E se i socialisti chiamano alla mobilitazione, non da meno ha fatto Sarkozy dal suo ultimo comizio in Vandea, dove se l’è presa con la stampa transalpina, che tiferebbe spudoratamente per il suo rivale e vorrebbe imporre ai francesi il “suo” presidente. Il presidente uscente si è detto vittima di una campagna orchestrata di razzismo culturale e personale nei suoi confronti. Ha invitato i suoi elettori ad andare a votare, perché i sondaggi non direbbero la verità. La vittoria, ha affermato, sarà giocata sul filo di lana e strappata con i denti. E nel tentativo di racimolare qualche voto alla sua destra, tra gli elettori che al primo turno hanno scelto Marine Le Pen, si è detto favorevole a un cambio di regole per le frontiere, rimettendo in discussione il Trattato di Schengen.

E ancora. Sarkozy ha citato Papa Giovanni Paolo II, dichiarandosi contrario all’eutanasia e affermando che i cristiani d’Oriente sono perseguitati. Anche in questo caso, si tratta di un palese tentativo di recuperare a destra e tra i cattolici, elettori che non ha certamente coccolato in questi ultimi cinque anni.

Il problema, tuttavia, si chiama anche François Bayrou. Il leader centrista, che al primo turno ha ottenuto un magro 9,1%, si è espresso in favore di Hollande, appena ieri, sciogliendo la riserva, che andava avanti da mesi. Il suo è stato un atto di pura astuzia opportunistica, visto che la scelta è stata determinata con un occhio ai sondaggi e l’altro pure.

Per questo, domani sarà molto difficile che Sarkozy ce la faccia. In suo favore non si è espresso praticamente nessuno, al di fuori del suo partito, l’Ump. Il Fronte Nazionale non ha dato alcuna indicazione di voto, facendo pesare sull’Ump la loro chiusura a qualsiasi forma di intesa o alleanza. I centristi hanno preferito appoggiare il più malleabile Hollande, così come scontato è arrivato il sostegno al socialista da parte dei Verdi e delle formazioni comuniste e della sinistra radicale di Mélénchon.

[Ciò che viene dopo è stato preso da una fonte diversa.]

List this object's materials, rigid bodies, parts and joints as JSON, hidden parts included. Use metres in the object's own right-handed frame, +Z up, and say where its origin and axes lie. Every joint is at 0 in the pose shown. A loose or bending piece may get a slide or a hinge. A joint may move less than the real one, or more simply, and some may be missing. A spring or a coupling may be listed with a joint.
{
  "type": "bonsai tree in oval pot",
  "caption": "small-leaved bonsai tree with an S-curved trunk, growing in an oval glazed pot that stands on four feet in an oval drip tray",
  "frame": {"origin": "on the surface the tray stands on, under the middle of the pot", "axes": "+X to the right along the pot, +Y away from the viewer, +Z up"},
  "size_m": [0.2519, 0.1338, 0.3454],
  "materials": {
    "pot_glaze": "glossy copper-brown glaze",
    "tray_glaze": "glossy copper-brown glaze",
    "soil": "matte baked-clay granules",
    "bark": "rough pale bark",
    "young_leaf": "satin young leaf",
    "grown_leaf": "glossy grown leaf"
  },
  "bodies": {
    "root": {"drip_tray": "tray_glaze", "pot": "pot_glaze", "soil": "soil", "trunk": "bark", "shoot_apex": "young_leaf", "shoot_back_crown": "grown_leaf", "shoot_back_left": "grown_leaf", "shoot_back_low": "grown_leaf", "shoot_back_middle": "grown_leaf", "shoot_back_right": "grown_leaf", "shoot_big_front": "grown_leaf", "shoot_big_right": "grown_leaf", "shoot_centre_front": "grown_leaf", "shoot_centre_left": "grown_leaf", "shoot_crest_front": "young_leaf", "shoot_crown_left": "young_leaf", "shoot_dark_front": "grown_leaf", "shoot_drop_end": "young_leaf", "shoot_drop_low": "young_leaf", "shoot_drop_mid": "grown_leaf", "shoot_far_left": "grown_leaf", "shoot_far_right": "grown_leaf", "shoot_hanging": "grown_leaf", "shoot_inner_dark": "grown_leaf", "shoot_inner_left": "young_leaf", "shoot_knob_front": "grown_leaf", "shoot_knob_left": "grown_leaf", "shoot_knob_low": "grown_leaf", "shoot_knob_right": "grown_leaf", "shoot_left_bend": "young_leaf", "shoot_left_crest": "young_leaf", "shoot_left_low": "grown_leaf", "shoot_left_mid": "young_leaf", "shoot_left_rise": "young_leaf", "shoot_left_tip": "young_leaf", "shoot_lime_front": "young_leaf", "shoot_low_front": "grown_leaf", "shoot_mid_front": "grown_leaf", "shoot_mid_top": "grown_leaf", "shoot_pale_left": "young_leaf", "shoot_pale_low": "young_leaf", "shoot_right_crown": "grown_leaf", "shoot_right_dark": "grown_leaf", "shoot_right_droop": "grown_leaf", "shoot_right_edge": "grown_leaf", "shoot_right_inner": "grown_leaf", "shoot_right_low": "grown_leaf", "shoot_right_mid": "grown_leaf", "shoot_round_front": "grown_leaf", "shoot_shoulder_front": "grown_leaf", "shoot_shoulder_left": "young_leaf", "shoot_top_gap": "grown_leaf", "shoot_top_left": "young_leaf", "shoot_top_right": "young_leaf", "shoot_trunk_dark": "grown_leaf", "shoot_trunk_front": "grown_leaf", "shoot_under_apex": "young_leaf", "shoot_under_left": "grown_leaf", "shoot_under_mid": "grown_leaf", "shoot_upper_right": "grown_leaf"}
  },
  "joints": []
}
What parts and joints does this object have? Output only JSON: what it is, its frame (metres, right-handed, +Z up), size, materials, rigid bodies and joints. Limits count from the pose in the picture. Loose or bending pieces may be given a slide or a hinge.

Sarkozy ha dovuto combattere questa battaglia da solo, con il sostegno nemmeno tanto convinto del suo partito, che da tempo nutre dubbi sulle sue capacità di leader. L’abbraccio con il cancelliere Angela Merkel gli è stato fatale, malgrado dovesse essere l’asso vincente della sua cavalcata trionfale in campagna elettorale.

Un boomerang il suo atteggiamento anti-italiano e pro-tedesco. Gli elettori lo hanno avvertito come uno sciacquino nelle mani dei tedeschi e lontano dalle istanze nazionali francesi.

Paradossalmente, domani chi voterà Hollande lo farà in testa sua anche per difendere una certa autonomia di pensiero di Parigi da Berlino. A questo ha portato un mandato incolore e insipido di Monsieur Sarkò, che pure aveva suscitato molte speranze tra quanti lo guardarono cinque anni fa come un nuovo leader della destra economica (e non solo) europea.

Gli stessi tedeschi non credono più ormai nella sua vittoria e da giorni hanno preso contatti informali con lo staff di Hollande. Rapporti diplomatici con la cancelleria di Berlino, rassicurata sul fatto che Hollande non chiederà uno stravolgimento del Fiscal Compact, ma l’aggiunta di una nota a piè di pagina, riguardante l’impegno degli stati nazionali a sostenere la crescita e l’occupazione.

Ben più importante per i francesi è sapere chi potrebbe essere il prossimo primo ministro. In realtà, bisognerà attendere le elezioni legislative del 10 e 17 giugno, ma se i socialisti dovesse confermare l’ottimo momento, allora anche il capo del governo sarà loro. E a quel punto si aprirebbe la possibilità del primo premier donna, con Martine Aubry favorita.

La donna coprirebbe a sinistra Hollande, famosa per essere stata il ministro delle 35 ore di lavoro settimanali (un vero fallimento di cui nemmeno si parla più!). Tuttavia, lo scarso risultato ottenuto dal Front de la Gauche di Jean-Luc Mélénchon potrebbe anche spingere Hollande a propendere per una figura di maggiore credito al centro, visto che non si sarebbe materializzato lo spettro di una fuga di voti a sinistra.

Ma questi sono equilibri delle prossime settimane. Intanto, bisognerà iniziare con il primo terremoto politico di domani:  i socialisti tornerebbero all’Eliseo dopo 17 anni, per la seconda volta nella storia della Quinta Repubblica.